Key sectors deserve more help

Hey there, time traveller!
This article was published 7/4/2010 (2694 days ago), so information in it may no longer be current.

THE Conference Board of Canada's latest municipal forecast shows quantitatively once again just how diversified the Winnipeg economy is.

But diversification can also mean that some elements of the economy get spread thinly.

Noah Decter-Jackson, of Complex Games Inc., has eight people working at his video game development company.


Noah Decter-Jackson, of Complex Games Inc., has eight people working at his video game development company.

A case in point are the efforts that have gone into development of knowledge-based industries.

In the Economic Review and Outlook part of the recent provincial budget documents, it is stated clearly: "In the current economic environment, it is important to continue to focus on and invest in Manitoba's innovation system."

What is not stated -- clearly or otherwise -- in any of the budget documents is that the province decided to close down the $500,000 per year Manitoba Interactive Digital Media Fund (MIDMF).

New media players were surprised by the news in a meeting with department officials just days after the budget.

The Department of Innovation Energy and Mines did sustain the largest departmental cut and it seems that was part of the rationale for ending the fund.

MIDMF provided funding -- some of it repayable -- for new media producers to develop prototypes of key elements that might become games or web-based applications designed to ultimately get launched into the commercial marketplace.

Four years ago, Complex Games Inc. was an idea that existed in the mind of Noah Decter-Jackson. He applied for some funds from the MIDMF three years ago and now he has eight people working at his video game development company with a few small products on the market and others wrapping up.

"We have seen the industry slowly growing," he said. "Part of that ability to grow is thanks to this fund. To see it go away will definitely affect the growth of small one-two-three person firms that we need to create the grassroots industry."

Kevin Hnatiuk, executive director of New Media Manitoba, an industry association, said the news was a total surprise, even though he knew there was belt tightening and tough budget decisions that had to be made.

"The sad thing about it all is that nationally no one is cutting their incentive programs," he said. "We are the first to cut this kind of program."

Let's assume those kinds of decision on budget cuts are not taken lightly and its elimination was probably easier to stomach than others because it was not a particularly large line item.

Doug McCartney, the province's lead official on innovation, research and technology policies and initiatives, said one issue considered was that uptake on the fund was weak and the province needs to see evidence of real impact.

"The reality now is that we need to see what the outcomes are going to be," McCartney said. "That lens is even sharper now because the demand is so great."

Without putting too fine a point on it, the province is also relying on a larger federal government New Media fund that was recently launched to pick up some of the slack.
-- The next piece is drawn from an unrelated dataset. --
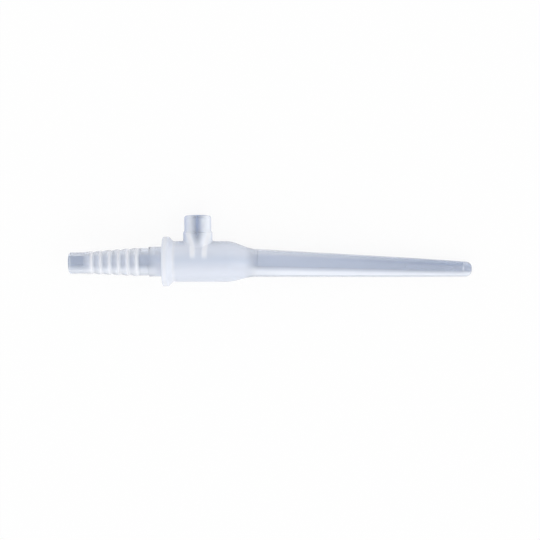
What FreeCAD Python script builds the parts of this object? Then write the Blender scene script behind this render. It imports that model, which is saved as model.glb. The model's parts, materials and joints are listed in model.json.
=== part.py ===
import FreeCAD, Part
import math
import os

# Newborn oral suction tip: one soft translucent moulding, at rest on a flat surface.
# Lengths are in millimetres and angles in degrees. In the moulding's own frame X runs along the body
# towards the tip, with zero at the flange's tubing side, and the finger port points along +Y. The
# finished part lies on its flange, port rim and tip end, with Z up and X towards the tip.

# Body and flange
BODY_DIAMETER = 12.9
BODY_LENGTH = 20.0
SHOULDER_LENGTH = 9.3
FLANGE_DIAMETER = 15.7
FLANGE_THICKNESS = 1.9
FLANGE_SLOPE = 1.3
FLANGE_ROUND = 0.45
FLANGE_BLEND = 0.9

# Tip: it droops so that its underside runs level, and narrows a little faster past its middle
TIP_DROOP = 1.68
TIP_OFFSET = 0.45
TIP_LENGTH = 68.2
TIP_ROOT_DIAMETER = 8.8
TIP_MIDDLE_STATION = 49.0
TIP_MIDDLE_DIAMETER = 6.05
TIP_MIDDLE_BLEND = 80.0
TIP_END_DIAMETER = 4.6
TIP_END_ROUND = 2.0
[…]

A provincial new media tax credit was enhanced and the province also increased the refundable portion of the 20 per cent provincial scientific research and experimental development (SR&ED) tax credit. An actual tax refund for research spending can be applied for rather than having to wait to use the tax credit until the entity becomes profitable (which sometimes never happens).

Those are developments that industry people have fought for for years.

But with a provincial deficit looming and incentive schemes becoming scarce in a post-recession climate, the bloom will start to come off the fairly robust economic growth the province has experienced in the last few years.

The Conference Board's municipal outlook that came out Wednesday clearly indicates that Winnipeg's economic growth is likely to slip back into its traditional position in the bottom quartile of Canadian cities.

For all the brave talk that regularly comes out of Broadway on this government's commitment to growing the knowledge-based industries, it is passing strange that so little attention is being paid to that sector at a time when the global economic order is getting rewritten.